Ciel! Ça change de nos vendeurs de chars usagés qui nous servent de maires et d’aspirants maires.

Quand on replonge dans l’actualité politique montréalaise, on croit reculer de 25 siècles, dans une quelconque contrée barbare et sans aucune espèce de culture politique. Du choc des idées ici ne jaillit pas la lumière, mais l’anesthésie complète.

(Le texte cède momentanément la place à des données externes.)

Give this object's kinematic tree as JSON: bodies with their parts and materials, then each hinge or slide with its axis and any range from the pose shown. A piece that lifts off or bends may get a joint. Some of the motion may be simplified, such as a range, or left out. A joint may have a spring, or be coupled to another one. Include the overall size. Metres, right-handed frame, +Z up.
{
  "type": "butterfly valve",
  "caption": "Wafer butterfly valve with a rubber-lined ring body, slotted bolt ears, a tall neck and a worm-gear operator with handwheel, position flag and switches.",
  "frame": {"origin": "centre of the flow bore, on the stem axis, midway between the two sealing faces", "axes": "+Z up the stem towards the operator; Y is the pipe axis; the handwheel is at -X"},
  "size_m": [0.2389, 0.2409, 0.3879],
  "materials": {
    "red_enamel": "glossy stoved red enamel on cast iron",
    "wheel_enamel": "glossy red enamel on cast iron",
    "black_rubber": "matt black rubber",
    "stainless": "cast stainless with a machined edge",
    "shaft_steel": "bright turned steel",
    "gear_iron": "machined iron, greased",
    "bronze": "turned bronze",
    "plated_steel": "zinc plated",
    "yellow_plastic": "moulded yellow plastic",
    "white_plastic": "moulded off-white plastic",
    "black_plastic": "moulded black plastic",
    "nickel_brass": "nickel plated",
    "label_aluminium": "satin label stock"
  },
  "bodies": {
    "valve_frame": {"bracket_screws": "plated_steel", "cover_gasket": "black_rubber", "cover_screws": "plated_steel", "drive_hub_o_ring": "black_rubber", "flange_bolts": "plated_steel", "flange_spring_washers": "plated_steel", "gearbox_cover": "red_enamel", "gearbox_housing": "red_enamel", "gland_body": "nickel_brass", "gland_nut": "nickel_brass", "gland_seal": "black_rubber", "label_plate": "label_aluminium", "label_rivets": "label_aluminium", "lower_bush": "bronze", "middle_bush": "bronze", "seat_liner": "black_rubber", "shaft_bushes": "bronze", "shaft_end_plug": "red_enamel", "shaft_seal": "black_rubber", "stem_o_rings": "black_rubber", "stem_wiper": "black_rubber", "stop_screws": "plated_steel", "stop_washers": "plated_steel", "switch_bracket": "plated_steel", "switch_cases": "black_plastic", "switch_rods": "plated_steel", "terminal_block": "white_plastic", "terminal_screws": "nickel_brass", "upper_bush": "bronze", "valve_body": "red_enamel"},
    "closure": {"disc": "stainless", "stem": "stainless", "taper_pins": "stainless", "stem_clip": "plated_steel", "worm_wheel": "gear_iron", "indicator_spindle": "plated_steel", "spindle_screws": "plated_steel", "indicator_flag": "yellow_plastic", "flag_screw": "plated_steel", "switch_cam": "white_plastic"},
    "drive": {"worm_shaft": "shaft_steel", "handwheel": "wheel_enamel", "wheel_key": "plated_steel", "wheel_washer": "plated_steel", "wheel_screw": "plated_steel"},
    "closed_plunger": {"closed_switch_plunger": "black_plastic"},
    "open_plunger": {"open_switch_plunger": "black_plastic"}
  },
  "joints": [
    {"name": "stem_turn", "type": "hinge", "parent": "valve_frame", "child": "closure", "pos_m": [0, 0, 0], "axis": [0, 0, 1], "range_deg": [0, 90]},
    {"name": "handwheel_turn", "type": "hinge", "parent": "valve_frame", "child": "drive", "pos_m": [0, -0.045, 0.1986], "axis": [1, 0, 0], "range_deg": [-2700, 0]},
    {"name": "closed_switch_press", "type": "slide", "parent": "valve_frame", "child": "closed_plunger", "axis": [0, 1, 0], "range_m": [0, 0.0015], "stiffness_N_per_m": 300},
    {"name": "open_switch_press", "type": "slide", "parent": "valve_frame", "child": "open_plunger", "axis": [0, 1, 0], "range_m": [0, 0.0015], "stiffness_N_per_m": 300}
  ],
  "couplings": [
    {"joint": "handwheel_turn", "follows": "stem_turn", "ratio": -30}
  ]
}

Pas qu’à Montréal les choses soient désespérantes pour autant. Au contraire, il y a dans cette ville quelque chose de neuf dans l’atmosphère. Cependant, il n’y a pas d’équation entre la vigueur de Montréal, son maire et son administration municipale. Si des choses extraordinaires surviennent au moment où Pierre Bourque dirige la ville, elles ne sont que le résultat du hasard. S’il y a eu Ex-Centris, la Cité du multimédia et la Grande Bibliothèque, Pierre Bourque n’y est pour rien. En revanche, le maire a largement appuyé la transformation du Forum et de l’ex-édifice Simpson en centres de divertissement à gogo. Qui deviendront, à un moment donné, des canards boiteux, quant surviendra une nouvelle mode.

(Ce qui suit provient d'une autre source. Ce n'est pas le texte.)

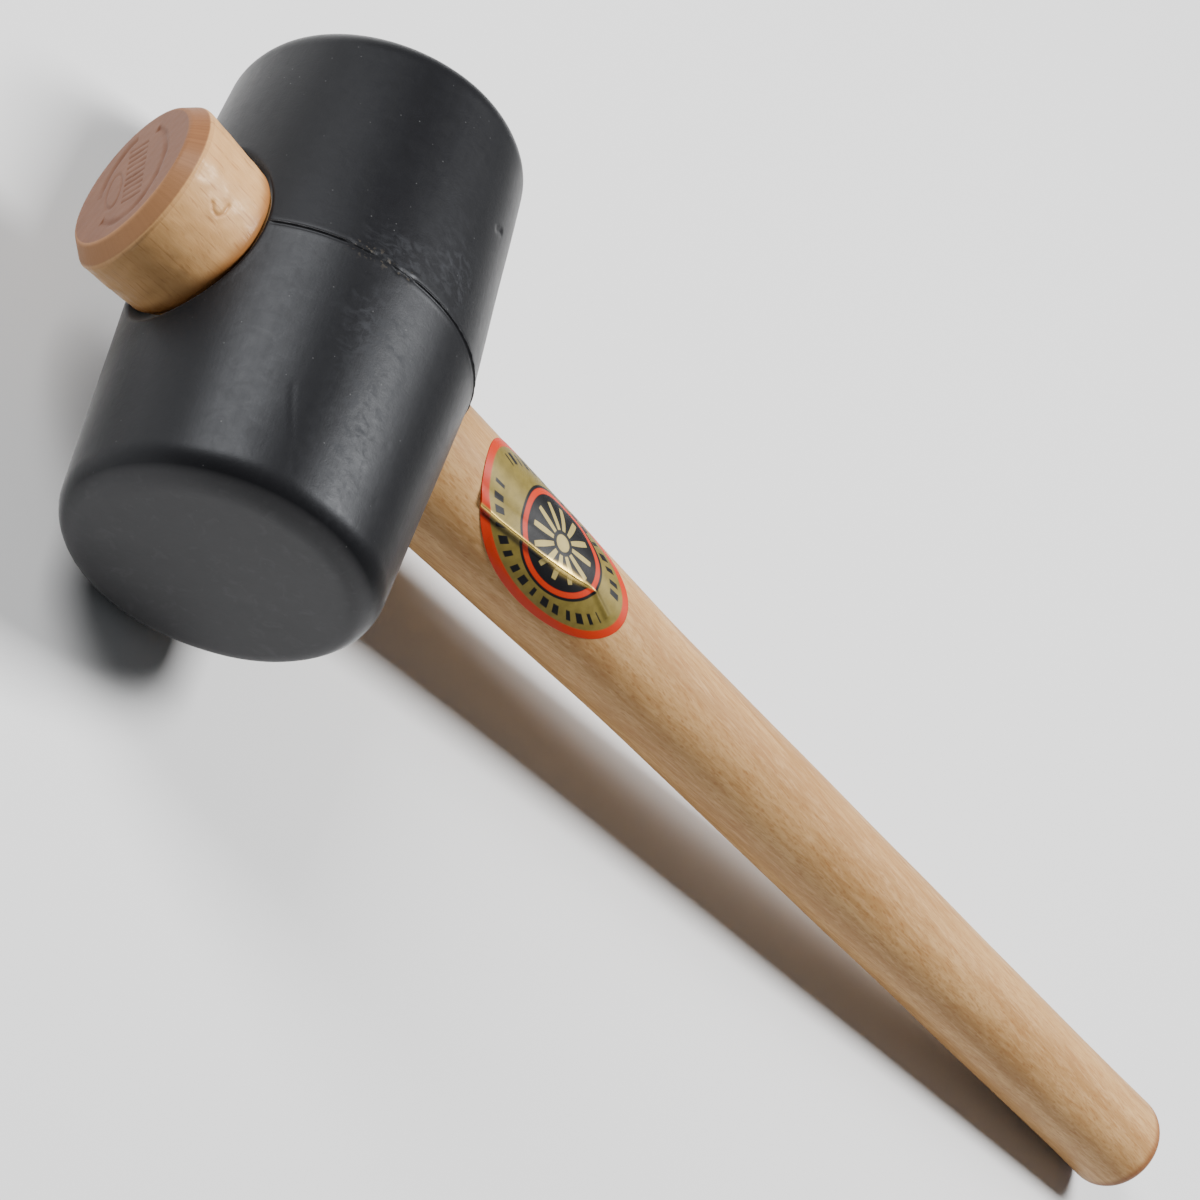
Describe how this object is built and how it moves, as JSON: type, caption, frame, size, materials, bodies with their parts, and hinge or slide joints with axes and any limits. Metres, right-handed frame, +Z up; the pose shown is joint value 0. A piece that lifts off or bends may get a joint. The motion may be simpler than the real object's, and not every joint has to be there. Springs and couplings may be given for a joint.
{
  "type": "rubber mallet",
  "caption": "Black rubber mallet with a double-faced drafted head on a turned beech handle that runs through it and ends in a chamfered knob.",
  "frame": {"origin": "middle of the underside of the bounding box, on the bench the mallet lies on", "axes": "+X along the handle from the knob to the grip end, Y along the head with the striking face nearest the viewer at -Y, +Z up from the bench"},
  "size_m": [0.3604, 0.1084, 0.0644],
  "materials": {
    "black_rubber": "moulded black rubber, satin on the sides and matt on the striking faces",
    "beech": "turned beech with fine flecks under a thin satin lacquer",
    "foil": "glossy printed gold foil paper with an orange-red border"
  },
  "bodies": {
    "root": {"rubber_head": "black_rubber", "handle": "beech", "label": "foil"}
  },
  "joints": []
}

Ouais, ouais, à Seattle, il y a la bande à Bill Gates qui inonde la ville de ses millions. Sans rien demander en retour, même pas un nom inscrit dans l’appellation des nouveaux édifices. Ça aide, certes.

Mais Montréal aussi a une classe d’affaires pas démunie pour cinq cennes. Cette clique affairiste n’a toutefois pas le réflexe du mécénat pur, mais plutôt une sorte d’automatisme bêtement mercantile. Avec un misérable million donné pour la construction d’une salle de spectacles, qui ne couvre même pas le coût des tapis, bingo! la salle porte votre nom.

Bien sûr, il y a des exceptions. Daniel Langlois avec le complexe Ex-Centris. Phyllis Lambert avec le Centre canadien d’architecture. Payés de leurs poches. Mais quand Langlois a un projet innovateur pour un ancien site industriel, les élus montréalais lui répondent par une question: "Yé qui, lui, pour nous dire quoi faire?" Quand Phyllis Lambert intervient publiquement au sujet du développement immobilier de la ville, les conseillers soupirent : "La fatigante, encore!"

À Seattle, ils les écouteraient. C’est une question de culture, ou de manque de culture.